### Recorded data:
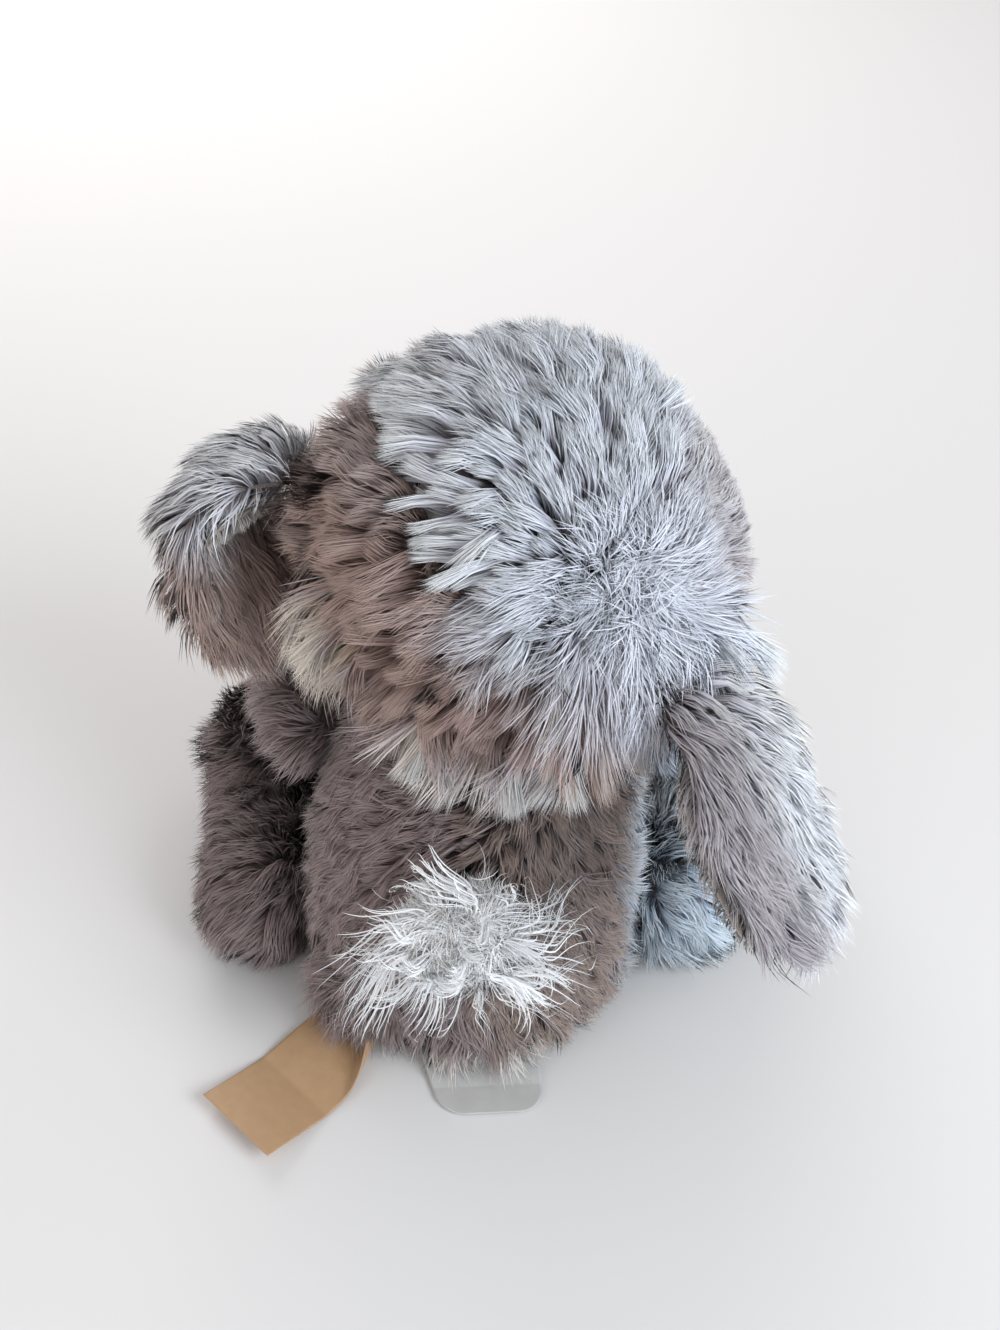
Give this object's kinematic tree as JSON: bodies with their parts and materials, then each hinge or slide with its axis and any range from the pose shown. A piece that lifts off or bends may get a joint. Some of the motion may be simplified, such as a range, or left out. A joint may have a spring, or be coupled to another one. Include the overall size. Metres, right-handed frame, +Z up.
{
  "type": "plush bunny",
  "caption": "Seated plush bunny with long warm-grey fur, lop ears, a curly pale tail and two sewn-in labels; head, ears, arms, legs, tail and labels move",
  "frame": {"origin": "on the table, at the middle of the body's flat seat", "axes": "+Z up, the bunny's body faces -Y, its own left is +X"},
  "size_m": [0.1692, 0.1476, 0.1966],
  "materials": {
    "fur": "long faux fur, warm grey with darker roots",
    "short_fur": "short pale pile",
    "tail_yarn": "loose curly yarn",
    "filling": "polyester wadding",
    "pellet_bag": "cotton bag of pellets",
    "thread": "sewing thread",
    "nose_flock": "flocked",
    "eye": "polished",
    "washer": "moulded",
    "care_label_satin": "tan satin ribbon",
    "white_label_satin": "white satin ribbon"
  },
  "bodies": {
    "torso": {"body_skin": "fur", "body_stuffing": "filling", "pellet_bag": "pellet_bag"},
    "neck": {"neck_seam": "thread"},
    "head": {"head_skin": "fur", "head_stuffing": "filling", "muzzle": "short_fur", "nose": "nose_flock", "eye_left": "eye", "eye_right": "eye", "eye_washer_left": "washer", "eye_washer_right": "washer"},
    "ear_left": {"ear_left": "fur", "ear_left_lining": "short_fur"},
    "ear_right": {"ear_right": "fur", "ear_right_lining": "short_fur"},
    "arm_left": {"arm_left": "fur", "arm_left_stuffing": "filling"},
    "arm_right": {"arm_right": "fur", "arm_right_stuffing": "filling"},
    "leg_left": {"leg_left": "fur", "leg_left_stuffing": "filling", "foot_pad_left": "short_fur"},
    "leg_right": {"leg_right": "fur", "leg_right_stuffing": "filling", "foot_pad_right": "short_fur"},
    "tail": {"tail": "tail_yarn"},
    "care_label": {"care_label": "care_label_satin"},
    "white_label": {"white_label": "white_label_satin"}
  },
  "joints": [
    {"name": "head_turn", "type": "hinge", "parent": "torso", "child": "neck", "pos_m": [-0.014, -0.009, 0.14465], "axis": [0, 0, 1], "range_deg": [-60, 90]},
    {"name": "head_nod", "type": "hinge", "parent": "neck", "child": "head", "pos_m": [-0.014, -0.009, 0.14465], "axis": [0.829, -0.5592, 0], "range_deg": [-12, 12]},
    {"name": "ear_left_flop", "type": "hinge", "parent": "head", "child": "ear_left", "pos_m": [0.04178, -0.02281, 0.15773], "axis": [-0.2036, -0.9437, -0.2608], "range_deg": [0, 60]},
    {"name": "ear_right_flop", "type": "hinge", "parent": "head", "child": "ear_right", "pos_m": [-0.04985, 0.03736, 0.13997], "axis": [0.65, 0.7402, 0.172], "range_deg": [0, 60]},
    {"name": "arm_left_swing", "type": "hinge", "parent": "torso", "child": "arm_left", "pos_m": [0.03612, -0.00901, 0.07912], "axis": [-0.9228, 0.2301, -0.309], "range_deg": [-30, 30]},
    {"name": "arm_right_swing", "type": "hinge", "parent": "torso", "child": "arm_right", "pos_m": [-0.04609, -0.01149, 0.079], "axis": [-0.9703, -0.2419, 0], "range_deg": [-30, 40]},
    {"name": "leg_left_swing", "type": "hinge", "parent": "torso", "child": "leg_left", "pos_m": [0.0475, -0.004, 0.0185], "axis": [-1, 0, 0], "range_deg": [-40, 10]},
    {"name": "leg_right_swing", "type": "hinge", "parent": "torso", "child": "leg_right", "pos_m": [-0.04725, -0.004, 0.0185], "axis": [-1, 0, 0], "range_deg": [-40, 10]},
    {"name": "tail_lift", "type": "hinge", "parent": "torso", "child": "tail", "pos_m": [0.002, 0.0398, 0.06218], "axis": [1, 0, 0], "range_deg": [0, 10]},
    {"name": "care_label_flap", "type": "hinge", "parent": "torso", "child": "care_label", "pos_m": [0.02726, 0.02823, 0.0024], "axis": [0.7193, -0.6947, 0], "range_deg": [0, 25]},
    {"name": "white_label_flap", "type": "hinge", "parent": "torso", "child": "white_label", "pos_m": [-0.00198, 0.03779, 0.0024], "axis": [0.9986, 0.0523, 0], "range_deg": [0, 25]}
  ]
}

### Goal:
Each line must be given again exactly as written above.

### Solution to the exercise:
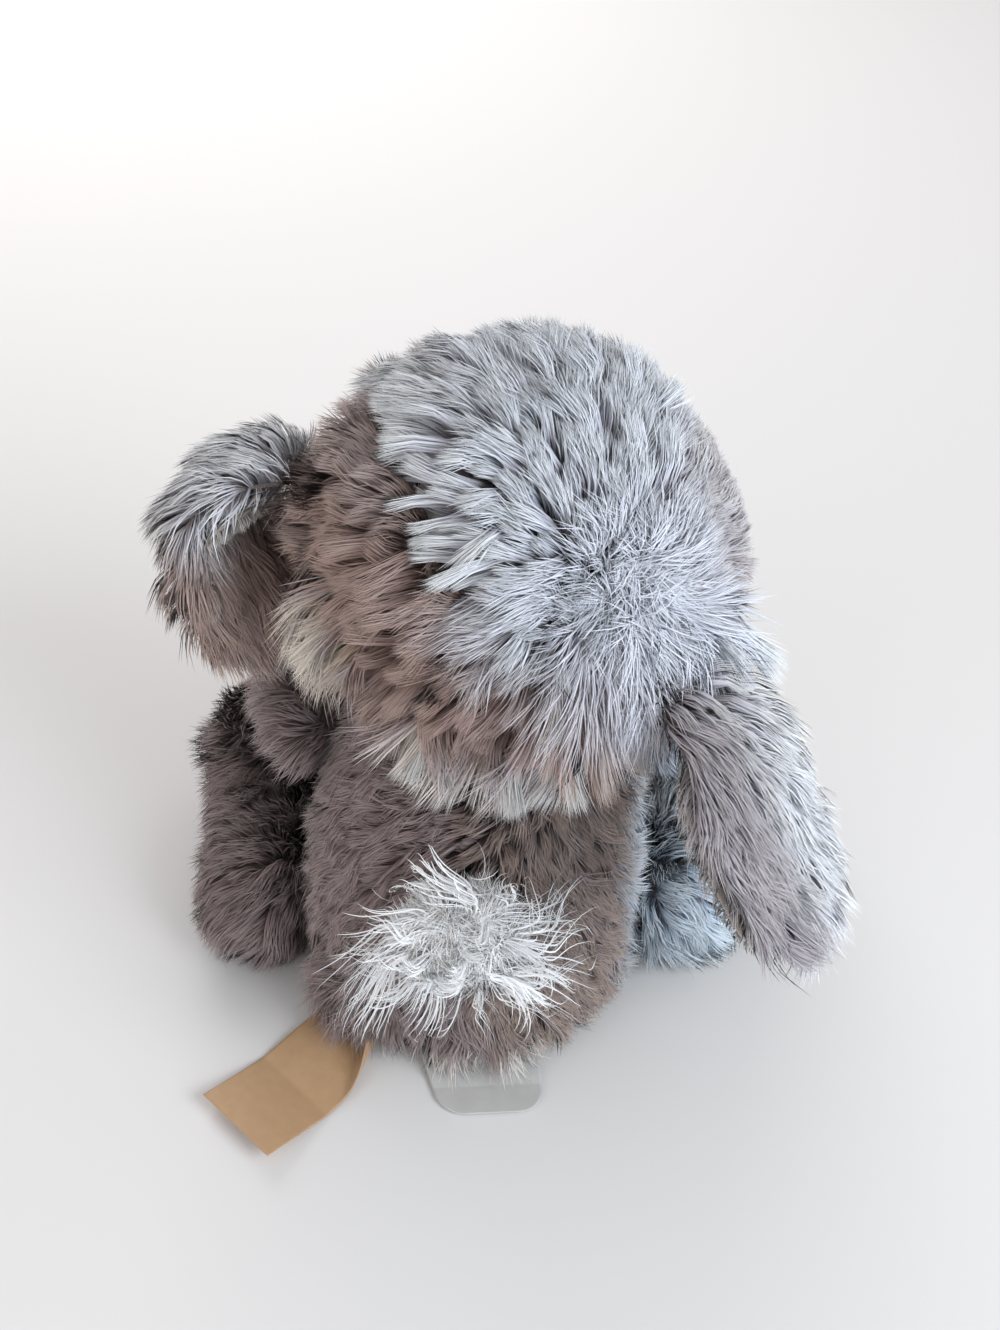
Give this object's kinematic tree as JSON: bodies with their parts and materials, then each hinge or slide with its axis and any range from the pose shown. A piece that lifts off or bends may get a joint. Some of the motion may be simplified, such as a range, or left out. A joint may have a spring, or be coupled to another one. Include the overall size. Metres, right-handed frame, +Z up.
{
  "type": "plush bunny",
  "caption": "Seated plush bunny with long warm-grey fur, lop ears, a curly pale tail and two sewn-in labels; head, ears, arms, legs, tail and labels move",
  "frame": {"origin": "on the table, at the middle of the body's flat seat", "axes": "+Z up, the bunny's body faces -Y, its own left is +X"},
  "size_m": [0.1692, 0.1476, 0.1966],
  "materials": {
    "fur": "long faux fur, warm grey with darker roots",
    "short_fur": "short pale pile",
    "tail_yarn": "loose curly yarn",
    "filling": "polyester wadding",
    "pellet_bag": "cotton bag of pellets",
    "thread": "sewing thread",
    "nose_flock": "flocked",
    "eye": "polished",
    "washer": "moulded",
    "care_label_satin": "tan satin ribbon",
    "white_label_satin": "white satin ribbon"
  },
  "bodies": {
    "torso": {"body_skin": "fur", "body_stuffing": "filling", "pellet_bag": "pellet_bag"},
    "neck": {"neck_seam": "thread"},
    "head": {"head_skin": "fur", "head_stuffing": "filling", "muzzle": "short_fur", "nose": "nose_flock", "eye_left": "eye", "eye_right": "eye", "eye_washer_left": "washer", "eye_washer_right": "washer"},
    "ear_left": {"ear_left": "fur", "ear_left_lining": "short_fur"},
    "ear_right": {"ear_right": "fur", "ear_right_lining": "short_fur"},
    "arm_left": {"arm_left": "fur", "arm_left_stuffing": "filling"},
    "arm_right": {"arm_right": "fur", "arm_right_stuffing": "filling"},
    "leg_left": {"leg_left": "fur", "leg_left_stuffing": "filling", "foot_pad_left": "short_fur"},
    "leg_right": {"leg_right": "fur", "leg_right_stuffing": "filling", "foot_pad_right": "short_fur"},
    "tail": {"tail": "tail_yarn"},
    "care_label": {"care_label": "care_label_satin"},
    "white_label": {"white_label": "white_label_satin"}
  },
  "joints": [
    {"name": "head_turn", "type": "hinge", "parent": "torso", "child": "neck", "pos_m": [-0.014, -0.009, 0.14465], "axis": [0, 0, 1], "range_deg": [-60, 90]},
    {"name": "head_nod", "type": "hinge", "parent": "neck", "child": "head", "pos_m": [-0.014, -0.009, 0.14465], "axis": [0.829, -0.5592, 0], "range_deg": [-12, 12]},
    {"name": "ear_left_flop", "type": "hinge", "parent": "head", "child": "ear_left", "pos_m": [0.04178, -0.02281, 0.15773], "axis": [-0.2036, -0.9437, -0.2608], "range_deg": [0, 60]},
    {"name": "ear_right_flop", "type": "hinge", "parent": "head", "child": "ear_right", "pos_m": [-0.04985, 0.03736, 0.13997], "axis": [0.65, 0.7402, 0.172], "range_deg": [0, 60]},
    {"name": "arm_left_swing", "type": "hinge", "parent": "torso", "child": "arm_left", "pos_m": [0.03612, -0.00901, 0.07912], "axis": [-0.9228, 0.2301, -0.309], "range_deg": [-30, 30]},
    {"name": "arm_right_swing", "type": "hinge", "parent": "torso", "child": "arm_right", "pos_m": [-0.04609, -0.01149, 0.079], "axis": [-0.9703, -0.2419, 0], "range_deg": [-30, 40]},
    {"name": "leg_left_swing", "type": "hinge", "parent": "torso", "child": "leg_left", "pos_m": [0.0475, -0.004, 0.0185], "axis": [-1, 0, 0], "range_deg": [-40, 10]},
    {"name": "leg_right_swing", "type": "hinge", "parent": "torso", "child": "leg_right", "pos_m": [-0.04725, -0.004, 0.0185], "axis": [-1, 0, 0], "range_deg": [-40, 10]},
    {"name": "tail_lift", "type": "hinge", "parent": "torso", "child": "tail", "pos_m": [0.002, 0.0398, 0.06218], "axis": [1, 0, 0], "range_deg": [0, 10]},
    {"name": "care_label_flap", "type": "hinge", "parent": "torso", "child": "care_label", "pos_m": [0.02726, 0.02823, 0.0024], "axis": [0.7193, -0.6947, 0], "range_deg": [0, 25]},
    {"name": "white_label_flap", "type": "hinge", "parent": "torso", "child": "white_label", "pos_m": [-0.00198, 0.03779, 0.0024], "axis": [0.9986, 0.0523, 0], "range_deg": [0, 25]}
  ]
}